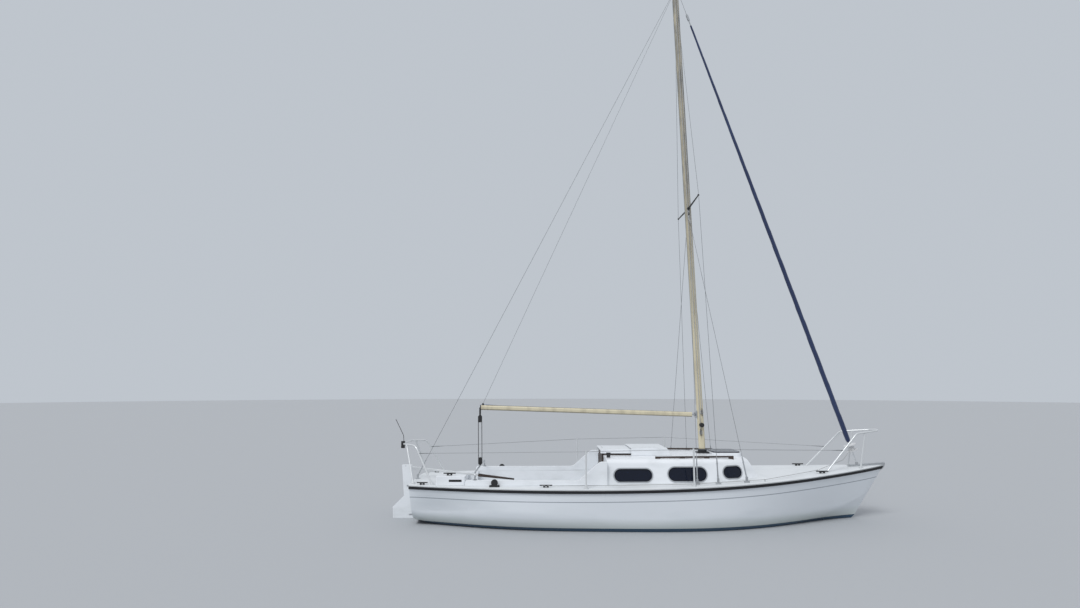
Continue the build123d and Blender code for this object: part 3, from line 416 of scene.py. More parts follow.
def small_cleat(centre, along, out, long=0.11):
    """A little horn cleat on a spar or a side."""
    centre, along, out = Vector(centre), Vector(along).normalized(), Vector(out).normalized()
    tip, arch = out * 0.030, out * 0.026
    horn = line([centre - along * long / 2 + tip, centre - along * long / 4 + arch,
                 centre + along * long / 4 + arch, centre + along * long / 2 + tip], 0.0055, "horn")
    feet = []
    for step in (-1, 1):
        foot = centre + along * step * long / 5
        feet.append(bar(foot, foot + arch, 0.008, 10))
    return [horn, *feet]


def sheer(x):
    """Height of the sheer line at a place along the hull."""
    if x < sheer_low_x:
        return sheer_low_z + sheer_slope * (x - sheer_low_x)
    run = x - sheer_low_x
    return sheer_low_z + sheer_slope * run + run * run / (2 * sheer_radius)


# Materials
def finish(name, colour, roughness, metallic=0.0, coat=0.0):
    """A plain finish, with its constant values on the shader."""
    material = bpy.data.materials.new(name)
    material.use_nodes = True
    shader = material.node_tree.nodes["Principled BSDF"]
    shader.inputs["Base Color"].default_value = (*colour, 1)
    shader.inputs["Roughness"].default_value = roughness
    shader.inputs["Metallic"].default_value = metallic
    shader.inputs["Coat Weight"].default_value = coat
    material.diffuse_color = (*colour, 1)
    return material


def texture_place(tree, scale):
    """Object coordinates, stretched by a scale along each axis."""
    coordinates = tree.nodes.new("ShaderNodeTexCoord")
    mapping = tree.nodes.new("ShaderNodeMapping")
    mapping.inputs["Scale"].default_value = scale
    tree.links.new(coordinates.outputs["Object"], mapping.inputs["Vector"])
    return mapping.outputs["Vector"]


def noise(tree, scale, detail):
    """Cloudy patches, stretched by a scale along each axis."""
    texture = tree.nodes.new("ShaderNodeTexNoise")
    texture.inputs["Scale"].default_value = 1.0
    texture.inputs["Detail"].default_value = detail
    tree.links.new(texture_place(tree, scale), texture.inputs["Vector"])
    return texture.outputs["Fac"]


def two_tone(tree, share, low, high, first, second):
    """One colour up to a low share, another from a high share on, and a blend between."""
    ramp = tree.nodes.new("ShaderNodeValToRGB")
    for element, place, colour in zip(ramp.color_ramp.elements, (low, high), (first, second)):
        element.position = place
        element.color = colour
    tree.links.new(share, ramp.inputs["Fac"])
    return ramp.outputs["Color"]


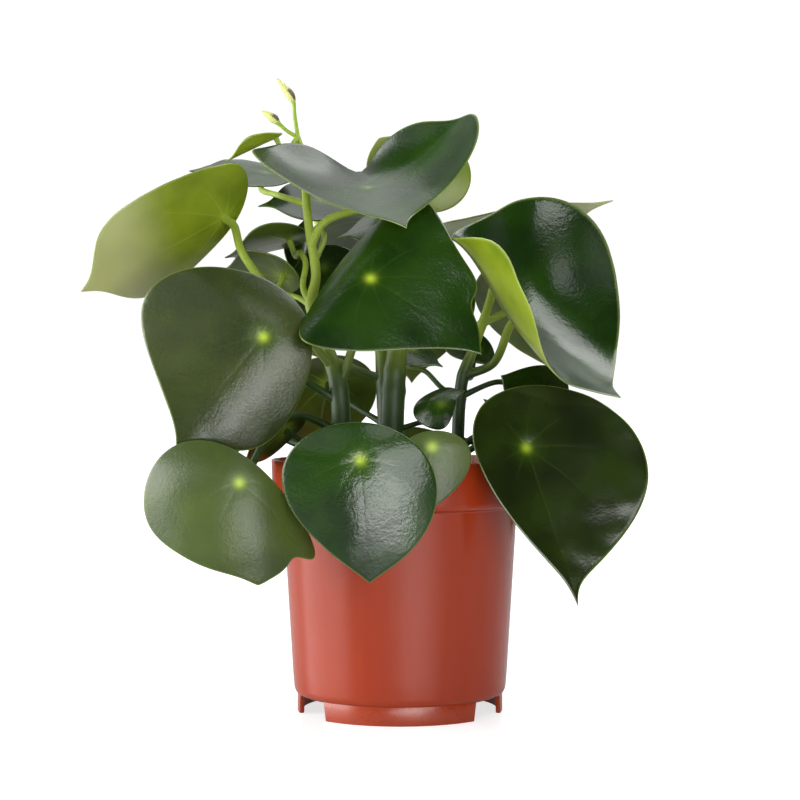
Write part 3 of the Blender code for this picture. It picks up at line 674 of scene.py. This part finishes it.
def leaf_upper(name, dark, light, spot, glow, matt, wrinkled):
    mat, shader, place = material(name)
    _, radius, veins, margin = leaf_marks(place.tree)
    tone = painted(dark, (above(cloud(place, 34.0, 3.0), *PATCHES), light),
                   (veins * 0.07, (96, 124, 40)),
                   (bell(radius, SPOT_HALO) * 0.35 * glow, (74, 112, 16)),
                   (bell(radius, SPOT_CORE) * glow, spot),
                   (margin * 0.5, (120, 140, 62)))
    skin = leaf_skin(place)
    plug(shader, Base_Color=tone, Roughness=matt + 0.1 * cloud(place, 50.0) + 0.04 * skin,
         Normal=bump(skin, wrinkled, SKIN_HEIGHT, bump(veins, 0.1, -0.1 * MM)))
    return mat


def leaf_under(name, dark, light, pale):
    mat, shader, place = material(name)
    u, radius, veins, margin = leaf_marks(place.tree)
    # Paler towards the tip: painted sheen.
    tip_sheen = above(u, *TIP_SHEEN_SPAN) * (0.5 + 0.5 * cloud(place, 24.0, 1.0)) * pale
    tone = painted(dark, (above(cloud(place, 42.0, 3.0), *PATCHES), light),
                   (tip_sheen, (204, 206, 150)),
                   (veins * 0.25, (160, 180, 84)),
                   (bell(radius, UNDER_SPOT) * 0.5, (150, 175, 50)),
                   (margin * 0.4, (160, 178, 90)))
    plug(shader, Base_Color=tone, Roughness=0.27 + 0.1 * cloud(place, 70.0),
         Normal=bump(leaf_skin(place), 0.25, UNDER_SKIN_HEIGHT, bump(veins, 0.4, 0.2 * MM)))
    return mat


UPPER = {name: leaf_upper(name, *kind) for name, kind in UPPER_KINDS.items()}
UNDER = {name: leaf_under(name, *kind) for name, kind in UNDER_KINDS.items()}
print("leaf finishes:", [*UPPER, *UNDER])

# %% [markdown]
# Growing the leaves. The seed that shifts each blade's ruffle counts up leaf by leaf, and so the
# plant is the same each time the script runs.

# %% Grow the leaves
SEED_STEP = 1.7
KIND_LEAVES = {
    "leaf_upper": ("front_low", "middle", "right_cupped", "back_high", "back_middle", "back_low"),
    "leaf_upper_deep_shaded": ("right_low", "back_left", "side_right"),
    "leaf_upper_grey_sheen": ("left_front",),
    "leaf_upper_olive_sheen": ("left_low", "front_small", "back_right", "side_left"),
    "leaf_upper_young": ("young",),
}
# Undersides that catch the light get the lighter finish with its painted sheen; the others get the
# darker copy, painted shade.
LIT_UNDERSIDES = ("left_high", "right_cupped", "crown_back", "crown", "young", "right_back")
kind_of = {leaf: kind for kind, leaves in KIND_LEAVES.items() for leaf in leaves}
leaf_faces = 0
for number, (name, sizes) in enumerate(BLADES.items()):
    # A leaf without a kind of its own gets the copy whose spot is dimmed, painted shade.
    upper = UPPER[kind_of.get(name, "leaf_upper_shaded")]
    under = UNDER["leaf_under" if name in LIT_UNDERSIDES else "leaf_under_shaded"]
    blade = grown(name + "_blade", BLADE_TREE, sizes | {
        "Seed": number * SEED_STEP, "Upper finish": upper, "Under finish": under})
    leaf_faces += len(blade.data.polygons)
    dress(blade, "leaf_" + name)
print("leaves:", len(BLADES), "with", leaf_faces, "faces")

# %% [markdown]
# Stems and stalks. Four stems rise from the soil, and each leaf's stalk leaves one of them and
# ends square under its blade. The points are the construction model's own, in millimetres. A
# stem's joints are the heights at which its leaves left it. A stalk is told by the points that
# it passes and its radius.

# %% Paths of the stems and stalks
STEMS = {
    "stem_left": dict(
        route=((-27, -15, 82), (-27, -15, 100), (-27, -15, 118), (-28, -17, 150),
               (-36, -12, 174), (-41, -8, 189), (-39, -6, 203), (-42, -3, 222), (-44, 0, 241),
               (-45, 4, 257), (-48, 8, 268)),
        radii=(4.3, 4.3, 4.3, 4.2, 3.0, 2.8, 2.2, 2.1, 1.9, 1.6, 1.3),
        joints=(120, 150, 189, 208, 236, 257)),
    "stem_middle": dict(
        route=((-4, -10, 82), (-4, -10, 100), (-4, -10, 118), (-3, -10, 150), (0, -6, 176),
               (4, 0, 200), (6, 6, 218)),
        radii=(5.5, 5.5, 5.5, 5.4, 4.0, 2.8, 2.2), joints=(124, 149, 158, 200)),
    "stem_right": dict(
        route=((27, 6, 82), (27, 6, 100), (27, 6, 118), (29, 9, 152), (36, 10, 172),
               (44, 16, 196), (48, 26, 214)),
        radii=(3.0, 3.0, 3.0, 2.9, 2.3, 2.0, 1.8), joints=(120, 146, 156, 180, 196)),
    "stem_back": dict(
        route=((-6, 32, 82), (-6, 32, 100), (-6, 32, 118), (-8, 36, 150), (-10, 40, 190),
               (-12, 44, 222)),
        radii=(4.0, 4.0, 4.0, 3.6, 2.6, 2.0), joints=(118, 132, 154, 170, 190)),
}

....

[Problem description] In the entries above, find each line with the word "scene" and copy it.

[Answer to this exercise]
Continue the build123d and Blender code for this object: part 3, from line 416 of scene.py. More parts follow.
Write part 3 of the Blender code for this picture. It picks up at line 674 of scene.py. This part finishes it.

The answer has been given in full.